Ryoo, et al.             Expires August 12, 2014               [Page 11]

Internet-Draft            MPLS-TP LP for ITU-T             February 2014


7.4.  Equal priority resolution

   In order to support the manual switch behavior described in
   Section 6.3 and the protection against Signal Degrade described in
   Section 7.3, the rules to resolve the equal priority requests are
   required.

   For the equal priority local inputs, such as MS and SD, first-come,
   first-served rule is applied.  Once a local input is determined as
   the highest priority local input, then a subsequent equal priority
   local input requesting a different action, i.e., the action results
   in the same PSC Request field but different FPath value, will not be
   presented to the PSC Control logic as the highest local request.
   Furthermore, in the case of MS command, the subsequent local MS
   command requesting a different action will be cancelled.

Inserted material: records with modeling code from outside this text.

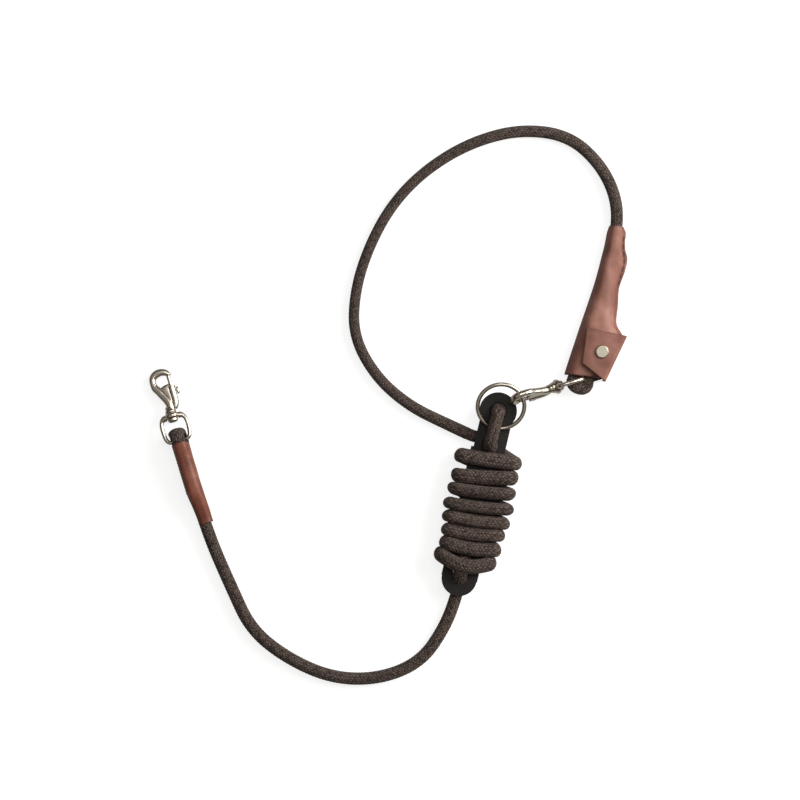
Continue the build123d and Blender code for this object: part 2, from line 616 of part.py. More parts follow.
# Waxed thread binds the folded end inside the pouch.
seizing_spot = by_loop_bar(42.0, -0.95, POUCH_ROPE_Z)
with BuildPart() as loop_whipping:
    with BuildSketch(Plane(origin=seizing_spot, x_dir=to_right, z_dir=into_pouch)):
        SlotOverall(28.2, ROPE_D + 2 * WHIPPING + 0.4)
        SlotOverall(26.8, ROPE_D + 0.4, mode=Mode.SUBTRACT)
    extrude(amount=7.0)
keep("loop_whipping", loop_whipping.part)

print("flap hinge", (*fold_middle, flap_low), "axis", (cos(fold_turn), sin(fold_turn), 0))
whole = Compound(list(PARTS.values())).bounding_box()
print("whole", [round(value, 1) for value in tuple(whole.min)],
      [round(value, 1) for value in tuple(whole.max)])
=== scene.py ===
import json

import bpy
import numpy as np
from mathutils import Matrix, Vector


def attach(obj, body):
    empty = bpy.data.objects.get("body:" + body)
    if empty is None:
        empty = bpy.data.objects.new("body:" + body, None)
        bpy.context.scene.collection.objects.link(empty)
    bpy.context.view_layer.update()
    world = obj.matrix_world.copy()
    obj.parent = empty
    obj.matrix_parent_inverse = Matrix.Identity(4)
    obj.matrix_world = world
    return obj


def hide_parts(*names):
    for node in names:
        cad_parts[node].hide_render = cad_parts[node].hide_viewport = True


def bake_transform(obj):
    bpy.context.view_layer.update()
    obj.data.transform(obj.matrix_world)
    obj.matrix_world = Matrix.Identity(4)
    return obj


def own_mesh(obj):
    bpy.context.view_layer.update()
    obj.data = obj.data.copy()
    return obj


# %% [markdown]
# # A lead rope, laid flat
# The rope runs from a halter snap in a leather sleeve to a flat winder board. It is laced through
# the board and wound round it, and it leaves as a big loop that ends in a leather pouch. The metal,
# the board and the press stud come ready from the engineering model. The rope and the leather are
# made here, because they are soft and their look is in their surface.

# %% The frame
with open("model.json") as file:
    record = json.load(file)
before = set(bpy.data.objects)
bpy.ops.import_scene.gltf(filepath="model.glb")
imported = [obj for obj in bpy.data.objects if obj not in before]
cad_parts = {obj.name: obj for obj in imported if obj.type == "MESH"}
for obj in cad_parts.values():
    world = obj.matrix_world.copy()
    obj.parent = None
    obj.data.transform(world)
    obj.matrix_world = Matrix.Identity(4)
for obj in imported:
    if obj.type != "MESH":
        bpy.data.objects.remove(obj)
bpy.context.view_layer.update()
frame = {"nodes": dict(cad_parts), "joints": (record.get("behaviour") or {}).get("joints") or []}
nodes = frame["nodes"]
MM = 0.001

# %% [markdown]
# ## Reference frames
# The rope's route is given by listed points, so it helps to have the same small local frames
# that a maker would use: across and along the winder board, out from the halter snap's bar into its
# sleeve, and out from the loop snap's bar into the pouch.

# %% Points beside the board and the two bars
BOARD_MIDDLE = (-122.5, -142.5)
HALTER_BAR = (-421.4, -88.6, 13.9)
LOOP_BAR = (-20.5, -27.4, 14.7)
board_turn = np.radians(-13.1)
halter_lean = np.radians(16.9)
pouch_lean = np.radians(18.1)


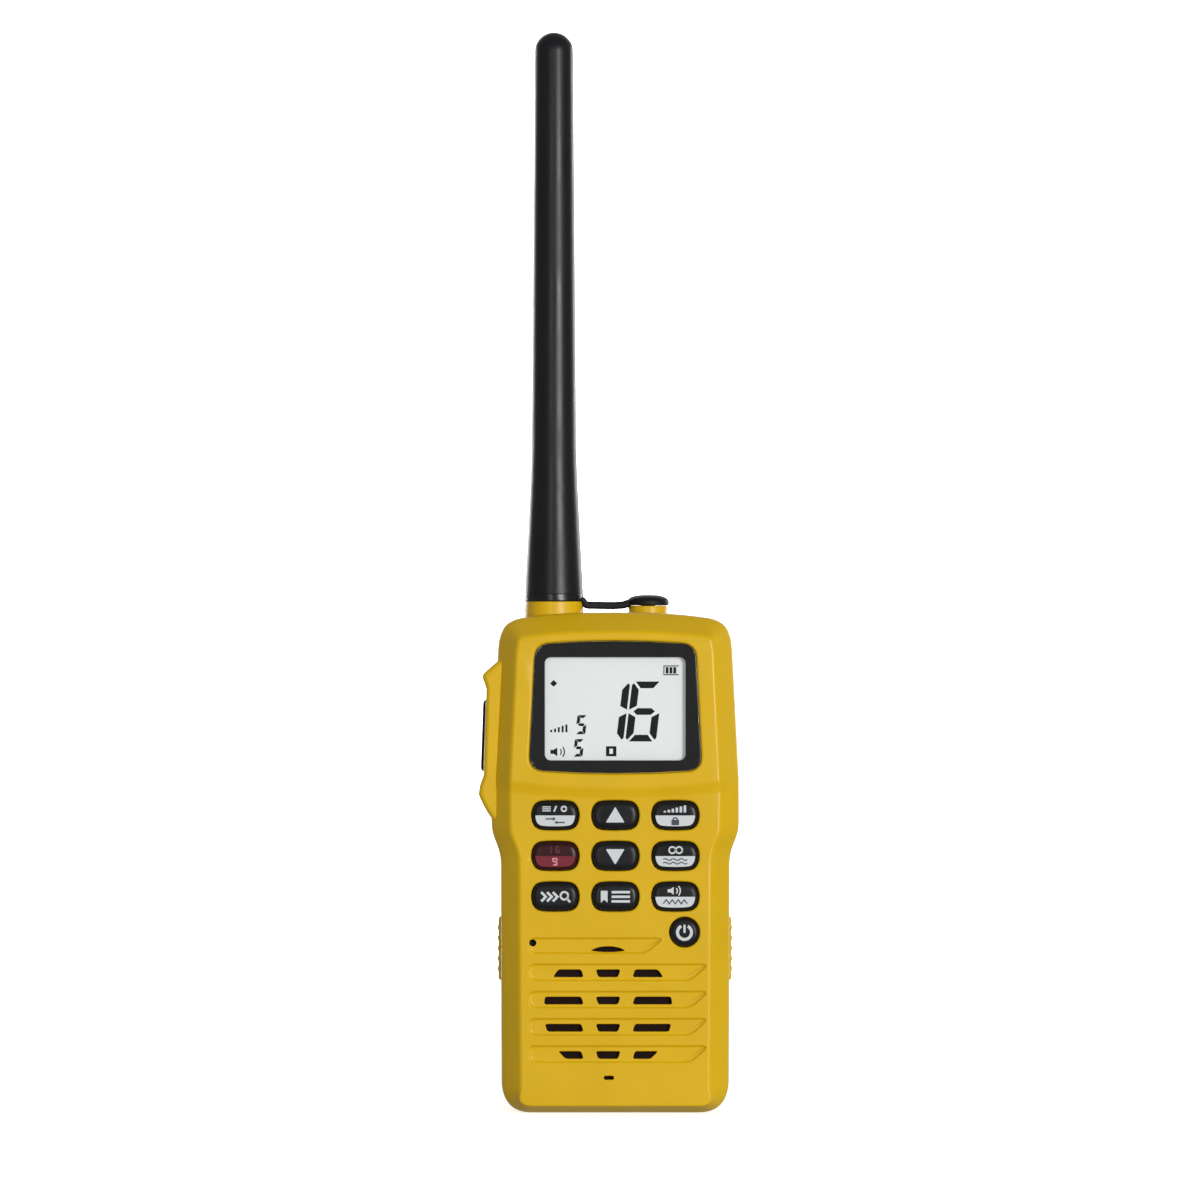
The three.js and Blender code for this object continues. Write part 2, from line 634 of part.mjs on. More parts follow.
const boardBottom = speakerZ + speaker.r + 0.4;
const matShape = () => {
  const side = pitch.x + key.width / 2 + key.flange + 0.5;
  const low = rowZ(0) - key.height / 2 - key.flange - 1.0;
  const high = rowZ(2) + key.height / 2 + key.flange + 1.0;
  const grip = powerKey.r + key.flange + 0.9;
  return polygon([
    [-side, low],
    [powerKey.x - grip, low],
    [powerKey.x - grip, powerZ - grip],
    [Math.min(powerKey.x + grip, side + 0.1), powerZ - grip],
    [Math.min(powerKey.x + grip, side + 0.1), low],
    [side + 0.1, low],
    [side + 0.1, high],
    [-side, high],
  ]);
};
const keypadMat = () =>
  cut(
    prism(matShape(), matY, matY + board.mat),
    ...keyPlaces.map(({ x, z }) => prism(keyShape(key.flange + fit, x, z), matY - slip, matY + 3, 0, key.segments)),
    prism(circle(powerKey.r + key.flange + fit, powerKey.x, powerZ), matY - slip, matY + 3, 0, 10),
  );
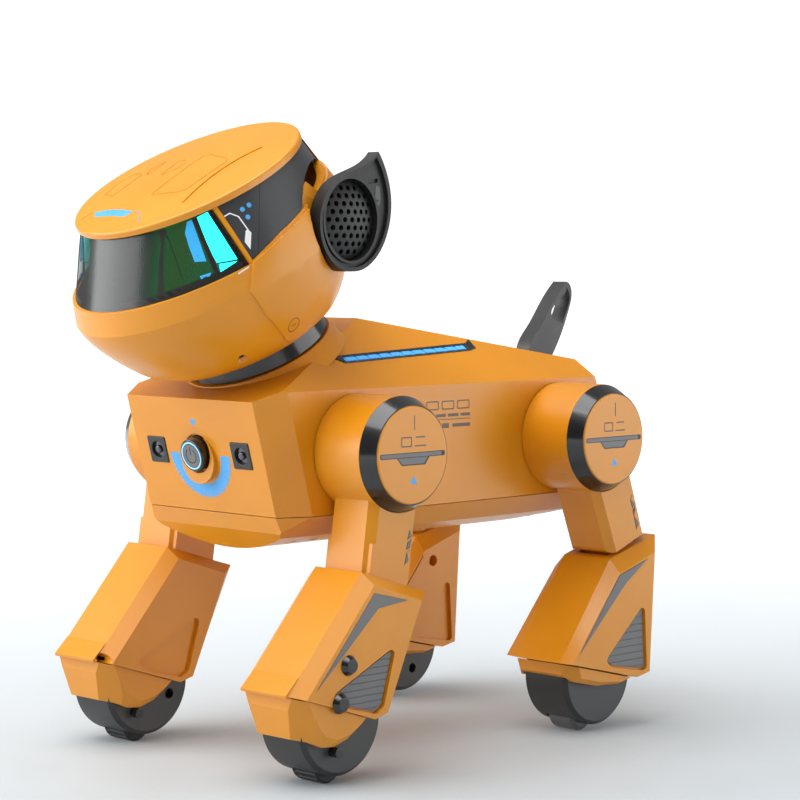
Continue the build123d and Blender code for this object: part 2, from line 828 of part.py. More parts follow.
# ---------------------------------------------------------------- legs
THIGH_LEAN = {"front": -8.5, "rear": 20.8}  # positive leans rearward going down
HIP_Y = {"front": -HIP_HALF_SPAN, "rear": HIP_HALF_SPAN}
THIGH_FRONT = 14.0
THIGH_REAR = (-16.3, -14.6)  # rear face at the top and at the bottom
REAR_THIGH_END = 55.7

SHIN_OUTLINE = {
    "front": [(-92.85, 91), (-135.6, 42.2), (-90.4, 27.4), (-78, 27.8), (-53.5, 79)],
    "rear": [(73, 82.2), (36.9, 36.0), (86.5, 24.0), (101.5, 24.5), (107, 91.5)],
}
SHIN_PANEL = {
    "front": [(-91, 85.8), (-130.7, 40.7), (-90.4, 27.5), (-82.8, 29.5), (-62, 76.1)],
    "rear": [(73.1, 75.5), (38.4, 35.9), (86.5, 24.3), (95.6, 26), (99.1, 84)],
}
SHIN_CAVITY = {
    "front": [
        (-90.1, 97),
        (-90.1, 88.4),
        (-130.4, 42.8),
        (-130.4, 20),
        (-80.3, 20),
        (-80.3, 28.6),
        (-57.5, 77),
        (-57.5, 97),
    ],
    "rear": [(75.6, 79.9), (39.6, 34.0), (39.6, 18), (98.9, 18), (98.9, 24.0), (104.2, 87.6)],
}
LIP_OUTLINE = [(-129.6, 49.6), (-136.9, 42.6), (-136.6, 41.4), (-133, 41.3), (-127, 46)]
GUARD_OUTLINE = {
    "front": [
        (-134, 41.3),
        (-134, 36),
        (-130.6, 22.8),
        (-125, 21.4),
        (-119, 18.7),
        (-112, 18),
        (-104, 20.3),
        (-97, 24.6),
        (-93.5, 28.1),
    ],
    "rear": [(39.6, 35.0), (39.6, 30), (44.4, 26.5), (60, 22.9), (76, 21.9), (84, 24.3)],
}
GUARD_PANEL = {
    "front": [
        (-131, 40.8),
        (-130, 33.5),
        (-124.2, 32.0),
        (-121.5, 26.5),
        (-117.5, 23.0),
        (-111.5, 21.6),
        (-104.5, 22.6),
        (-98.5, 25.8),
        (-94.6, 28.6),
    ],
    "rear": [(42.6, 34.3), (42.6, 31), (46, 28.5), (60, 25.0), (76, 23.2), (83, 24.5)],
}
GUARD_FLAT_HALF = 17.2
GUARD_FULL_HALF = 19.6
GUARD_LOW_HALF = {"front": 10.4, "rear": 14.0}  # half width of the front face near its lower edge
FOOT_CENTRE = {"front": (-103.5, 27.5), "rear": (66.0, 27.0)}
ROLLER_Y = {"front": -106.4, "rear": 60.8}
SHIN_PIN = {"front": (-106.4, 52.8), "rear": (79.3, 70.0)}
TOE_PIN = {"front": (-111.4, 37.0)}
FOOT_PIN_OUTER = (-109.2, 15.1)  # stud on the outer face of a front foot
FOOT_PIN_INNER = (-112.6, 15.2)  # stud on its inner face
FOOT_HOLE = {"front": (-91.3, 21.4), "rear": (71.4, 14.1)}  # blind holes in the inner face
FOOT_STUD_R = 2.3
FOOT_STUD_LIFT = 4.7
LIP_HOLE = (-132.6, 42.9)
PIN_R = 2.5
PIN_HEAD_R = 4.6
PIN_HEAD_LIFT = 2.6
SHIN_FIELD = {
    "front": [(-77.6, 58.6), (-117.5, 40.2), (-105.0, 33.6), (-89.8, 29.8), (-85.2, 32.4)],
    "rear": [(91.6, 60.0), (62.5, 34.8), (68.0, 31.0), (93.6, 26.6)],
}
SHIN_INLAY = {
    "front": [(-91.0, 82.4), (-125.7, 43.3), (-88.5, 75.5), (-70.4, 77.3)],
    "rear": [(72.7, 75.0), (43.4, 39.6), (76.8, 70.3), (93.9, 81.3)],
}
SHIN_SCORE = {
    "front": [(-97.7, 84.1), (-132.0, 45.2), (-131.4, 44.6), (-97.0, 83.5)],
    "rear": [(71.6, 73.2), (41.2, 37.4), (41.8, 36.9), (72.2, 72.6)],
}
FIELD_MID_Y = {"front": -98.0, "rear": 79.0}
FIELD_CORNER_R = 2.2
FIELD_DEPTH = 2.0
INLAY_DEPTH = 0.8


def thigh_plane(end, x):
    """Side plane with its origin at the hip and local y pointing up the thigh."""
    lean = radians(THIGH_LEAN[end])
    return Plane(
        origin=(x, MID_Y + HIP_Y[end], HIP_Z), x_dir=(0, cos(lean), sin(lean)), z_dir=(1, 0, 0)
    )


def knee_point(end):
    """Knee pivot as (y from mid wheelbase, z)."""
    lean = radians(THIGH_LEAN[end])
    return (HIP_Y[end] + KNEE_DROP * sin(lean), HIP_Z - KNEE_DROP * cos(lean))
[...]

   If the LER is in a remote state due to a remote SD (or MS) message, a
   subsequent local input having the same priority but requesting
   different action to the PSC Control logic, will be considered as
   having lower priority than the remote message, and will be ignored.
   If the LER is in remote Switching administrative state due to a
   remote MS-P, then subsequent local MS-W SHALL be ignored and
   automatically cancelled.  If the LER is in remote Unavailable state
   due to a remote SD-P, then subsequent local SD-W input will be
   ignored.  However, the local SD-W SHALL appear in the Local Request
   logic as long as the SD condition exists, but SHALL NOT be the top
   priority global request, which determines the state transition at the
   PSC Control logic.

   There is a case where one LER receives a local input and the other
   LER receives, simultaneously, a local input with the same priority
   but requesting different action.  In this case, each of the two LERs
   receives a subsequent remote message having the same priority but
   requesting different action, while the LER is in a local state due to
   the local input.  When this case happens, a priority must be set for
   the inputs with the same priority regardless of its origin (local
   input or remote message).

   o  When MS-W and MS-P occur simultaneously at both LERs, MS-W SHALL
      be considered as having higher priority than MS-P at both LERs.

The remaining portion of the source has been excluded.